2. Essential Points of Speech
Ordinarily, what we say is called speech, but here we are not looking to say anything but to expel the impure chi (life- energy) in our body. To remain calm during meditation, we must breathe correctly since the mind and breath are intimately linked. Moderating the breath is therefore the essential point of speech.
How is this accomplished? In moderating the breath, we should visualize the impure chi in our body has been expelled; this will purify the body and allow the mind to rest. How do we expel the chi? It is expelled from the nostrils: first from the left nostril, next from the right nostril, then from both nostrils at the same time. The chi can be expelled three times in succession from the left nostril, right nostril, and both nostrils successively, for a total of nine times; or it can be expelled once from the left nostril, once from the right nostril, and once from both nostrils.
How can impure chi be purged from the nostrils? When training in the preliminaries, you are only told to expel the impure chi; when training in the main practice, there are concrete techniques pertaining to the use of wind (breath), channel and drops of the subtle body.
The actual technique for moderating the breath is as follows: firstly, to expel chi from the left nostril, make a vajra fist with the left hand. To form a vajra fist, press your thumb against the base of the fourth finger and place all four fingers on the thumb. Then, with the fist, press down on the artery in the left upper thigh next to the groin. Similarly, with the right hand, press your thumb against the base of the fourth finger; except for the forefinger, place all three fingers on the thumb; make a circle with the forefinger pointing up; then press the forefinger against the right nostril and expel chi from the left nostril. When doing so, visualize the following: let all the negative karma we have created since beginningless time change into a black gaseous substance, and let it be expelled from the left nostril.
Switching hands now, make a vajra fist with the right hand and press down on the artery in the right upper thigh next to the groin; make a circle with the left forefinger pointing up; then press the forefinger against the left nostril, and expel chi from the right nostril. Exhale fully and, like before, visualize the following: let all the negative karma we have created since beginningless time change into a black gaseous substance, and let it be expelled from the right nostril, either three times or once.
Following this, make a vajra fist with the left and right hand at the same time; press down together on the artery in the left and right upper thigh next to the groin; and expel chi from both nostrils, either three times or once. As for the frequency that is chosen, we should be consistent by following the same pattern throughout. This is the essential point of speech.
Why do we train in this technique? This is a method of purification. Just as the dishes have to be washed before we eat, the mind has to be trained in this way before it can abide in tranquility. Special techniques are needed to tame the mind; without these special techniques, the mind cannot be tamed. To control the mind, we must have a way, otherwise the more we try to control it, the less likely we are to succeed; just like the more you try to put something out of your mind, the harder it is to forget. As with all things in general, if we have methods, we can deal with problems easily; if we do not have methods, we will not succeed even with effort. This is also the case with practice.

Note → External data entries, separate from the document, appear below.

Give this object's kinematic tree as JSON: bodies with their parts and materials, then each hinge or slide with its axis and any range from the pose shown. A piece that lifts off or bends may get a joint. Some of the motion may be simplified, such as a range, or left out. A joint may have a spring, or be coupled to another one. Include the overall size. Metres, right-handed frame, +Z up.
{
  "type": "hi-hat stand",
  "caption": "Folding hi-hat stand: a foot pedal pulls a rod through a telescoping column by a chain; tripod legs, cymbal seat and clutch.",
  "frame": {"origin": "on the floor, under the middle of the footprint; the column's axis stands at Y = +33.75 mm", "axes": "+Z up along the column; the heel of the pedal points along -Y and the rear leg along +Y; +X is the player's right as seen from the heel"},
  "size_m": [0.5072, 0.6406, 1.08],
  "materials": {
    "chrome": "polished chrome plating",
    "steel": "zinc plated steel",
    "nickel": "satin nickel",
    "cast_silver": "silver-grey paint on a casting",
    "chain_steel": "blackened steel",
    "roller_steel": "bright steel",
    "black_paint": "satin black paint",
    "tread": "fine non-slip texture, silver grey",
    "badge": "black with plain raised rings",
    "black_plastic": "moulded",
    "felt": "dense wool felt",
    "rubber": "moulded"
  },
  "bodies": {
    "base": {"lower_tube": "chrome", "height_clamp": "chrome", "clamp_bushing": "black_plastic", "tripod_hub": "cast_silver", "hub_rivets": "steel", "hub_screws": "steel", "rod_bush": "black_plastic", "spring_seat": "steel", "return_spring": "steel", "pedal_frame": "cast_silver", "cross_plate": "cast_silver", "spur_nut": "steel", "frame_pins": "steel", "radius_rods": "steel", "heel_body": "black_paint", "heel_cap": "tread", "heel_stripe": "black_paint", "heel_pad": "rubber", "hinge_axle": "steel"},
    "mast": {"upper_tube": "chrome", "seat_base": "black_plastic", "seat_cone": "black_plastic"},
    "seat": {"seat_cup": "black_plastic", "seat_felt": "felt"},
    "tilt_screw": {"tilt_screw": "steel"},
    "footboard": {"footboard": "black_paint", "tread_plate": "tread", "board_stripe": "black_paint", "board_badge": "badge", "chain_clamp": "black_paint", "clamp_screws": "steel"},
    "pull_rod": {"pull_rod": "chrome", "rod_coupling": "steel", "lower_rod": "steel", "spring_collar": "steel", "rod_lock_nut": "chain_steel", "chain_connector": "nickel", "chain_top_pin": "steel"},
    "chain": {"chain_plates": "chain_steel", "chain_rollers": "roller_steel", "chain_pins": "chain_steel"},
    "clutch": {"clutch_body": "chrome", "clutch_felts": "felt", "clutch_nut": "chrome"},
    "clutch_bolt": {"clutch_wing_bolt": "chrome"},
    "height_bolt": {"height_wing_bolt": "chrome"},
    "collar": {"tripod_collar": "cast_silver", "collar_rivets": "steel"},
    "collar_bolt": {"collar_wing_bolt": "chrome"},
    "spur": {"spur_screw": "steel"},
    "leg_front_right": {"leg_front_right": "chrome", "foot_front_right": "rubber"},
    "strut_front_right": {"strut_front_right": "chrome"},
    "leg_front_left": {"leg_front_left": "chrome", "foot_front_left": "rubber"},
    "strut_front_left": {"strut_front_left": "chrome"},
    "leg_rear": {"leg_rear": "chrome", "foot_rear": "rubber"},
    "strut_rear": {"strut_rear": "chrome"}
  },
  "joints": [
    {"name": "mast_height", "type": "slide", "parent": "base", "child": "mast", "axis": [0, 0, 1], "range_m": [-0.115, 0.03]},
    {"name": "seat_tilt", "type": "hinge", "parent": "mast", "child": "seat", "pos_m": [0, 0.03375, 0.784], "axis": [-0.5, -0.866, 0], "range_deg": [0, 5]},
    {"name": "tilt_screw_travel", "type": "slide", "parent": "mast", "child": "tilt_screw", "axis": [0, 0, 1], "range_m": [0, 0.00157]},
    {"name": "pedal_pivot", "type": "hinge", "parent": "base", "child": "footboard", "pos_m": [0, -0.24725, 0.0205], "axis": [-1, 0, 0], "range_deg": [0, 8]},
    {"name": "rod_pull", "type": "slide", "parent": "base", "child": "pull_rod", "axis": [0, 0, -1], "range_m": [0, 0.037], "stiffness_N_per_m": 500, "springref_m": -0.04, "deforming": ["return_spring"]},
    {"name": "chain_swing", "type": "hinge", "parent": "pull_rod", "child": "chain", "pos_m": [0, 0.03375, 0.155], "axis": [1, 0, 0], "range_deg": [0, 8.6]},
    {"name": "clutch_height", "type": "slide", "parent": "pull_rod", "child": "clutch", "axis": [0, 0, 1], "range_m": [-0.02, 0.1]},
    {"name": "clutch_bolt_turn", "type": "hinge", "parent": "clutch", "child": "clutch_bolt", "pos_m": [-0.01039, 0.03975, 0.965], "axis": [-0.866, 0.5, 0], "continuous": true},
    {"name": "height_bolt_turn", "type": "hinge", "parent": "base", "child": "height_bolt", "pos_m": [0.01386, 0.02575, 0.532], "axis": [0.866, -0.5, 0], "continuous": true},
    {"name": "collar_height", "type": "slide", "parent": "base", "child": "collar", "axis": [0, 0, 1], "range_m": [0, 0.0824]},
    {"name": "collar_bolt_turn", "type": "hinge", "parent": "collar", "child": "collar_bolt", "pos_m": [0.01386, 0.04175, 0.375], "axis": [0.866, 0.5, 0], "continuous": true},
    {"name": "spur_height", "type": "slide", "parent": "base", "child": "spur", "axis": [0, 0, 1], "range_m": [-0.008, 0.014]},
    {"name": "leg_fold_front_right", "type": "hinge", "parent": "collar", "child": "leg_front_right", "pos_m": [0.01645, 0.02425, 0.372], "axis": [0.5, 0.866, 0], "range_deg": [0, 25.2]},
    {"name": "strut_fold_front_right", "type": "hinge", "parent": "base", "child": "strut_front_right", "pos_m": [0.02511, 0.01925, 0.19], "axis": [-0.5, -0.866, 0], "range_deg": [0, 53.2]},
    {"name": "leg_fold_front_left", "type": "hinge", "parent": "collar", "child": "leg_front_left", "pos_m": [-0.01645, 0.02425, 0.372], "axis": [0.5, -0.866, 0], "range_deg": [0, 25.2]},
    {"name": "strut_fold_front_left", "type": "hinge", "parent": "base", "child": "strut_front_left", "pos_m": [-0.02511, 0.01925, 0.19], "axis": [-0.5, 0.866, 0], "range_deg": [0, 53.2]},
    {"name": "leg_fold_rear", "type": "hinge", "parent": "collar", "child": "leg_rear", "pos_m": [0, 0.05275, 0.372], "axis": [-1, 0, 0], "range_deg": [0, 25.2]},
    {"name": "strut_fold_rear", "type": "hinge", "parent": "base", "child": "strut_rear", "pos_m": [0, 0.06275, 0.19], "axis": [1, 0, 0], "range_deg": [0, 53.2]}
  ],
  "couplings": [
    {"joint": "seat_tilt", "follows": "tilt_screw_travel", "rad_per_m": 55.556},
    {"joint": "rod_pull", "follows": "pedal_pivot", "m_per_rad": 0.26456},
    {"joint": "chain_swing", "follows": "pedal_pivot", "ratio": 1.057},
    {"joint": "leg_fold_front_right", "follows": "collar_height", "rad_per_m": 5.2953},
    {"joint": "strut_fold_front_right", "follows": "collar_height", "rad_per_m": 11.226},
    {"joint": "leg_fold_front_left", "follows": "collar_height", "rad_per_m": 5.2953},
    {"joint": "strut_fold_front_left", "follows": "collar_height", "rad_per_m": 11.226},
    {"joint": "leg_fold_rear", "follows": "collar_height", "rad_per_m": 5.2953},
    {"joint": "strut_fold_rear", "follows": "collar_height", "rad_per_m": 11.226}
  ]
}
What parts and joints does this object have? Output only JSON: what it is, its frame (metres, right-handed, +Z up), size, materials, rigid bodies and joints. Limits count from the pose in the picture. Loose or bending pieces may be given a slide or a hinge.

Where did these special methods come from? From the buddhas and bodhisattvas and the great masters who gained supreme realization on the bodhisattva path. By way of these methods, they attained spontaneity of mind, and therefore transmitted their experience to us. We cannot go wrong if we follow their advice. Although we cannot see the connection between these motions and the mind, training in these methods will be helpful to us.
After completing the essential points of the body and speech, we need to practice each of the four preliminaries once, i.e., precious human birth, impermanence, etc.
Why should we train in the four preliminaries? If we are diligent in practicing each of the preliminaries once, we will develop greater interest and desire in the practice.
3. Essential Points of the Mind
After completing the four preliminaries, visualize a lotus seat an elbow length in front and also above our head; Sakyamuni Buddha is seated on the lotus; the Mahayana bodhisattvas and Theravada sangha revolve around in the four directions; the Buddha and all the bodhisattvas and sangha are facing us.
Then, in front of Sakyamuni Buddha, offer the seven-branch prayer of The Aspiration of Bodhisattva Samantabhadra ①. Visualize as you recite the verses, which is the proper way to conduct all practices that contain recitation. This is to remind us to reflect on the meaning of the verses. If we recite the verses without connecting with their meaning, it is not very helpful to our practice, just a virtuous deed.
Following this, generate strong faith in the Buddha and bodhisattvas, and supplicate to them with genuine devotion: please grant me blessings to complete the practice of the Four Dharma Seals in this sitting.
Next is the cultivation of bodhicitta, a topic we have discussed many times before. If you have been training in bodhicitta, what stage are you at? Have you already developed bodhicitta or are you still in the process? I cannot claim to have bodhicitta but I am doing the practice. Have you started? If you have started but do not see results yet, you need not worry since you can be sure of results at some point. On the other hand, if you don’t practice, you will never see any results!
Let us consider for a moment where we are exactly in our practice. After an investigation like this, some people may delight in discovering they have perfect bodhicitta; some may regret they have not started to practice bodhicitta; some may know with certainty they are in the process of cultivating bodhicitta. Regardless, we should all work towards this goal. Those of you who are not practicing should start right away; those who, like me, have not yet aroused bodhicitta should exert greater effort; those who already have bodhicitta can start the practice of emptiness.
In the next section, the actual practice shall be introduced.
① The Aspiration of Bodhisattva Samantabhadra – Seven-branch Prayer
1. Pay homage to all Buddhas; 2. Make extensive offerings; 3. Repent all evil deeds; 4. Rejoice in other people’s merits; 5. Request teachings from the Buddhas; 6. Implore the Buddhas and Bodhisattvas to remain in the world for a long time; 7. Dedicate every merit one has accumulated to all sentient beings.